Texts in Old Nubian survive from the eighth to the fifteenth centuries, with most from the tenth to the twelfth. Edited, these materials amount to under 100 pages of continuous text and include, among others, fragments from the Bible, some hagiography (the stories of St. Menas, St. George, and Epimachus), and the Nicene Canons. The longest continuous text is the Pseudo-Chrysostomian “Homily on the Venerable Cross”, the Greek original of which also survives. As is not surprising, there are connections between Old Nubian literature and that of Coptic and Ethiopian Christianity.

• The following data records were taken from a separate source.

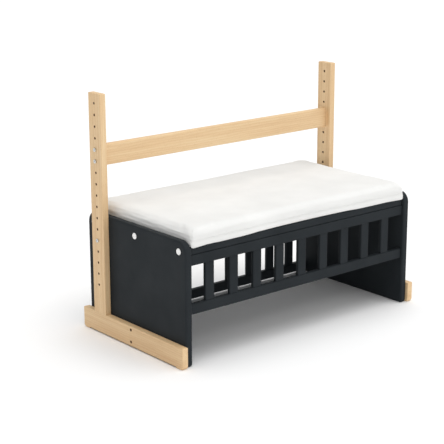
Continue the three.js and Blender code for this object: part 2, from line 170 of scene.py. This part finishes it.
def beech(name, grain_axis, pith, seed, bores=None):
    """bores is (radius, first height, pitch, count, y) of the round holes that run along X, into which
    shade is painted.
    """
    material, tree, output = new_material(name)
    place = add(tree, "ShaderNodeTexCoord").outputs["Object"]
    # Swap the axes so that the grain runs along Z.
    split = add(tree, "ShaderNodeSeparateXYZ", {0: place}).outputs
    across = [i for i in range(3) if i != grain_axis]
    board = add(tree, "ShaderNodeCombineXYZ", {
        0: split[across[0]], 1: split[across[1]], 2: split[grain_axis]}).outputs[0]
    shifted = add(tree, "ShaderNodeMapping", {
        "Vector": board, "Location": (pith[0], pith[1], seed)}).outputs[0]
    wander = add(tree, "ShaderNodeMapping", {"Vector": shifted, "Scale": (9, 9, 2.2)})
    drift = add(tree, "ShaderNodeTexNoise", {
        "Vector": wander.outputs[0], "Scale": 1.0, "Detail": 3.0, "Roughness": 0.45})
    offset = add(tree, "ShaderNodeVectorMath", {
        0: drift.outputs["Color"], 1: (RING_DRIFT, RING_DRIFT, 0.0)},
        operation="MULTIPLY").outputs[0]
    bent = add(tree, "ShaderNodeVectorMath", {0: shifted, 1: offset}, operation="ADD").outputs[0]
    flat = add(tree, "ShaderNodeVectorMath", {0: bent, 1: (1, 1, 0)},
               operation="MULTIPLY").outputs[0]
    radius = add(tree, "ShaderNodeVectorMath", {0: flat}, operation="LENGTH").outputs["Value"]
    turns = add(tree, "ShaderNodeMath", {0: radius, 1: math.tau / RING_SPACING},
                operation="MULTIPLY").outputs[0]
    wave = add(tree, "ShaderNodeMath", {0: turns}, operation="SINE").outputs[0]
    late = add(tree, "ShaderNodeMapRange", {
        "Value": wave, "From Min": -1.0, "From Max": 1.0, "To Min": 0.0, "To Max": 1.0}).outputs[0]
    band_place = add(tree, "ShaderNodeMapping", {
        "Vector": shifted, "Scale": (1 / BAND_WIDTH, 1 / BAND_WIDTH, 1 / BAND_LENGTH)})
    band = add(tree, "ShaderNodeTexNoise", {
        "Vector": band_place.outputs[0], "Scale": 1.0, "Detail": 3.0}).outputs["Fac"]
    fibre_place = add(tree, "ShaderNodeMapping", {
        "Vector": shifted, "Scale": (1 / FIBRE_WIDTH, 1 / FIBRE_WIDTH, 1 / FIBRE_LENGTH)})
    fibre = add(tree, "ShaderNodeTexNoise", {
        "Vector": fibre_place.outputs[0], "Scale": 1.0, "Detail": 4.0}).outputs["Fac"]
    tone = add(tree, "ShaderNodeMath", {0: late, 1: 0.10}, operation="MULTIPLY").outputs[0]
    tone = add(tree, "ShaderNodeMath", {0: band, 1: 0.75, 2: tone},
               operation="MULTIPLY_ADD").outputs[0]
    tone = add(tree, "ShaderNodeMath", {0: fibre, 1: 0.22, 2: tone},
               operation="MULTIPLY_ADD").outputs[0]
    colour = ramp(tree, tone, [(0.34, linear("#ebcfa4")), (0.52, linear("#e4c396")),
                               (0.72, linear("#d9b487"))])
    # Ray flecks: the noise's peaks are about half its own size.
    fleck_place = add(tree, "ShaderNodeMapping", {
        "Vector": shifted, "Scale": (1 / FLECK_WIDTH, 1 / FLECK_WIDTH, 1 / FLECK_LENGTH)})
    fleck = add(tree, "ShaderNodeTexNoise", {
        "Vector": fleck_place.outputs[0], "Scale": 1.0, "Detail": 1.0}).outputs["Fac"]
    mask = add(tree, "ShaderNodeMapRange", {
        "Value": fleck, "From Min": 0.64, "From Max": 0.72, "To Min": 0.0,
        "To Max": 0.32}).outputs[0]
    colour = add(tree, "ShaderNodeMix", {
        0: mask, 6: colour, 7: linear("#a97c4f")}, data_type="RGBA").outputs[2]
    # Painted shade in the drilled holes of the posts and feet.
    if bores:
        colour = shade_bores(tree, split, colour, bores)
    rough = add(tree, "ShaderNodeMapRange", {
        "Value": fibre, "From Min": 0.3, "From Max": 0.7, "To Min": 0.48, "To Max": 0.62})
    bump = add(tree, "ShaderNodeBump", {
        "Height": fibre, "Strength": 0.35, "Distance": 0.12 * MM})
    shader = add(tree, "ShaderNodeBsdfPrincipled", {
        "Base Color": colour, "Roughness": rough.outputs[0],
        "Normal": bump.outputs[0], "IOR": 1.5})
    tree.links.new(shader.outputs[0], output.inputs["Surface"])
    return material


# ---- Cotton cover ---------------------------------------------------------------------------------
# A plain-woven cotton and polyester cover, washed white: matt with a little fuzz at grazing
# angles, with a thread about every half millimetre.

THREAD_SPACING = 1.6 * MM          # three times as coarse as real threads, so that they show


def cotton_cover(name):
    material, tree, output = new_material(name)
    place = add(tree, "ShaderNodeTexCoord").outputs["Object"]
    cloud = add(tree, "ShaderNodeTexNoise", {"Vector": place, "Scale": 7.0, "Detail": 3.0})
    colour = ramp(tree, cloud.outputs["Fac"], [(0.3, linear("#e4e4e2")), (0.7, linear("#ececea"))])
    split = add(tree, "ShaderNodeSeparateXYZ", {0: place}).outputs
    waves = []
    for axis in range(3):
        turns = add(tree, "ShaderNodeMath", {0: split[axis], 1: math.tau / THREAD_SPACING},
                    operation="MULTIPLY")
        waves.append(add(tree, "ShaderNodeMath", {0: turns.outputs[0]},
                         operation="SINE").outputs[0])
    pair = add(tree, "ShaderNodeMath", {0: waves[0], 1: waves[1]}, operation="ADD").outputs[0]
    weave = add(tree, "ShaderNodeMath", {0: pair, 1: waves[2]}, operation="ADD").outputs[0]
    slub = add(tree, "ShaderNodeTexNoise", {
        "Vector": place, "Scale": 1 / (6 * MM), "Detail": 3.0}).outputs["Fac"]
    height = add(tree, "ShaderNodeMath", {0: weave, 1: 0.12, 2: slub},
                 operation="MULTIPLY_ADD").outputs[0]
    bump = add(tree, "ShaderNodeBump", {
        "Height": height, "Strength": 0.5, "Distance": 0.25 * MM})
    shader = add(tree, "ShaderNodeBsdfPrincipled", {
        "Base Color": colour, "Roughness": 0.92, "Normal": bump.outputs[0], "IOR": 1.47,
        "Sheen Weight": 0.06, "Sheen Roughness": 0.5, "Specular IOR Level": 0.2})
    tree.links.new(shader.outputs[0], output.inputs["Surface"])
    return material


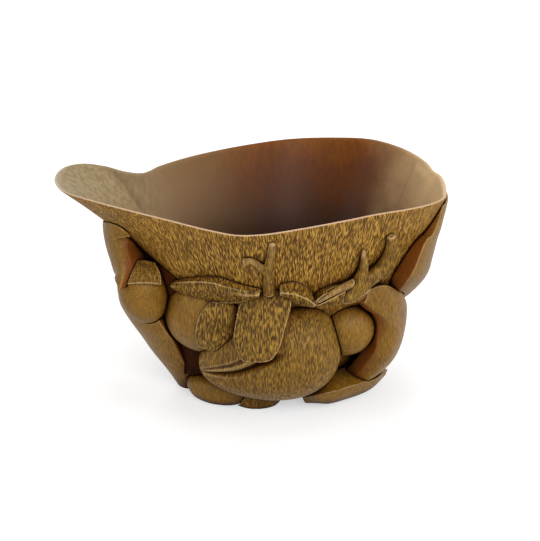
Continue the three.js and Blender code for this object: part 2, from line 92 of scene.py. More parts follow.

The study of Old Nubian is rather younger than that of most of its other eastern Christian neighbors. The British Egyptologist Francis Llewellyn Griffith (1862-1934) worked on the language in the early twentieth century: his Nubian Texts from the Christian Period (Berlin, 1913) contains some texts with English translation, a short description of the language, and a glossary. Werner Vycichl published some grammatical studies from 1956 to 1961 and, following Nubian excavations in the 1960s, F. Hintze did further work investigating the language. More recently, contemporaneous with Browne, the Russian scholar E.B. Smagina published some important works which, however, remain only in Russian.

There are, alas, no Old Nubian manuscripts available for research at HMML, but we can at least here study the language and its literature!


[1] See a brief obituary here. A partial bibliography of his Nubian studies will be found in his Grammar referred to later in this post.